There is a certain rotund, cigar-loving figure who especially benefits from the assertion that the issue of Europe has been neutralised; whose chances of fulfilling his long-cherished ambition to lead the Conservative party are inversely proportional to the amount of party discussion on Europe over the next few months. Yet however great Ken Clarke’s qualities as a debater and political pugilist, the Tories’ Trappist silence over Europe simply will not do. Europe is not a dead issue. On the contrary, the need to join Europe’s battle of ideas grows greater by the day.
As we write, the warehouses of western Europe are groaning with three million bras, 17 million pairs of trousers and 48 million sweaters. There is no shortage of consumers who would love to be able to slip into all this kit. The only thing that stands in their way is the EU’s new quota system, introduced on 10 June, which severely limits the number of garments that can be imported into the European Union from China. As a result, clothes which had already been ordered by European retail chains have been impounded. The result will be shortages in the shops by Christmas and, inevitably, rising prices. In a Europe that has become used to low inflation (clothes prices have consistently fallen over the past decade in response to the freeing-up of global trade), it could come as a rude shock.
How did this absurdity arise? Mr Mandelson is not at the best of times temperamentally inclined to come between the British woman and her knickers, and nor did he have any intention of doing so on this occasion. As the British trade commissioner has pathetically confessed, he only agreed under duress from Señor Barroso, the President of the Commission. It appears that Barroso himself was merely obeying orders from Jacques Chirac. In other words, there was no real British influence exercised whatever. There was no debate in Parliament. All those ludicrous ministers at Britain’s so-called department of ‘trade’ were magnificently unconsulted.

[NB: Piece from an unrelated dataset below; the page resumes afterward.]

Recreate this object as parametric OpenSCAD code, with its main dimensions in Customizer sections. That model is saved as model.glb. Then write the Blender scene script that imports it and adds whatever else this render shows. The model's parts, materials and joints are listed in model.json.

No British interest was served — quite the reverse. British textile manufacturers have long since diversified into high-value products such as cashmere, and were therefore unaffected. Our consumers will be worse off, if not positively pantless. This is the European system at its most diabolical; and yet it is also the very heart of the system. The common commercial policy, a single external tariff, a trade commissioner: the probability is that these all belong among the hard logical necessities of having a single market, from which benefits have unquestionably flowed. We can protest at the idiocy of the current thinking in Brussels; we can point to the unemployment in France and Germany, and campaign for a more liberal approach. But short of abrogating the Treaty of Rome, and renouncing the customs union, there is very little we can do about the untrammelled power of Peter Mandelson and his Commission colleagues to increase the price of T-shirts.

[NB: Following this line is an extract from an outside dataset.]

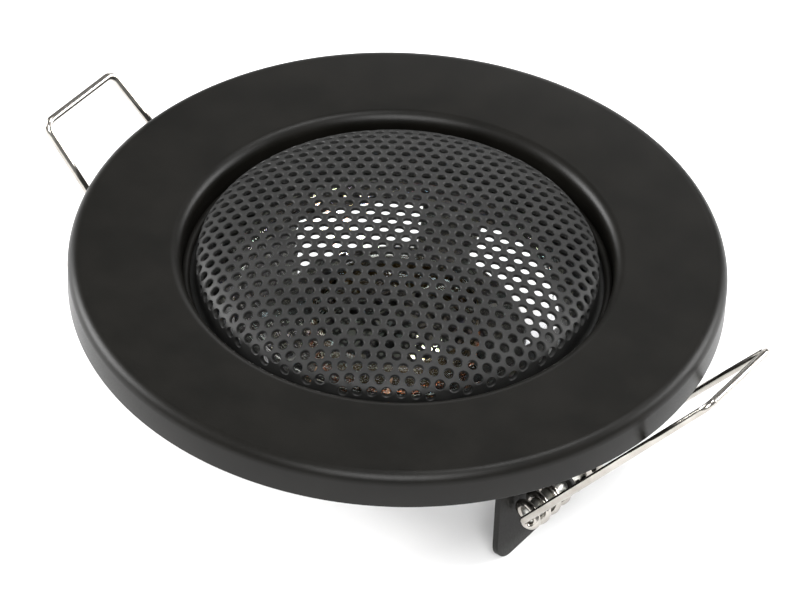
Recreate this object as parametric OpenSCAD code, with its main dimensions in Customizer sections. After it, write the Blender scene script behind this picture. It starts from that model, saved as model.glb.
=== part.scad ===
// Round flush-mount loudspeaker: a pressed bezel with a domed grille, a 50 mm
// film-cone driver in a collar behind it, and two sprung wire clips.
// Units are millimetres. +Z points out of the front; z = 0 is the panel face
// that the bezel's skirt seats on; the origin is on the axis of the ring and
// the clips stand on the X axis.

/* [Bezel] */
// Outside diameter of the bezel ring
bezel_d = 80; // [78:0.5:82]
// Height of the bezel from the panel to its front face
bezel_h = 4.7; // [4.5:0.1:5.2]
// Thickness of the pressed sheet
bezel_t = 0.7; // [0.6:0.1:0.8]
// Radius of the rounded outer edge
edge_r = 1.5; // [1:0.1:2]
// Diameter of the opening inside the rolled lip
lip_d = 52.4; // [52.3:0.1:52.6]
// Radius of the roll at the opening
lip_r = 1.5; // [1.2:0.1:1.7]

/* [Collar] */
// Outside diameter of the collar that passes through the panel
collar_d = 59.4; // [58.4:0.1:60.4]
// Thickness of the collar's sheet
collar_t = 0.8; // [0.6:0.1:1]
// Depth of the collar behind the panel face
collar_depth = 4; // [4:0.1:4.2]
// Width of each tab that carries a clip
tab_w = 19; // [18.2:0.2:20.4]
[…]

The question is why in heaven’s name should this frighteningly undemocratic system be extended beyond trade to other walks of life? The answer is that it should not; and yet that is exactly what has been going on for the last 20 years, and what the European constitution entails (the constitution supported, n.b., by Ken Clarke). That constitution will now be revived and enacted, piecemeal and seriatim, by Brussels.
The War of Mandy’s Bra has done the world the small service of exposing the incompetence of the European Commission and holding up the protectionist cause to ridicule. The sustained economic growth and low inflation of the past decade owes much to the entry of China into the global economy. Chinese competition has made the goods in our shops cheaper, while freeing our labour force to concentrate on higher-end manufacturing and services. However inconvenient it is for Portuguese seamstresses, Europeans as a whole have been hugely enriched by globalisation, and when the current shambles is finished that truth should be more evident.
More important still, Bra Wars is a textbook example of why it is wrong, in principle, to transfer any further political authority from Westminster to the EU. The modern Conservative party must keep up the fight for an open, free-trading Europe, and no new Conservative leader deserves election unless he is prepared to oppose the transfer of any further powers from elected politicians at Westminster to the bumbling protectionists of Brussels.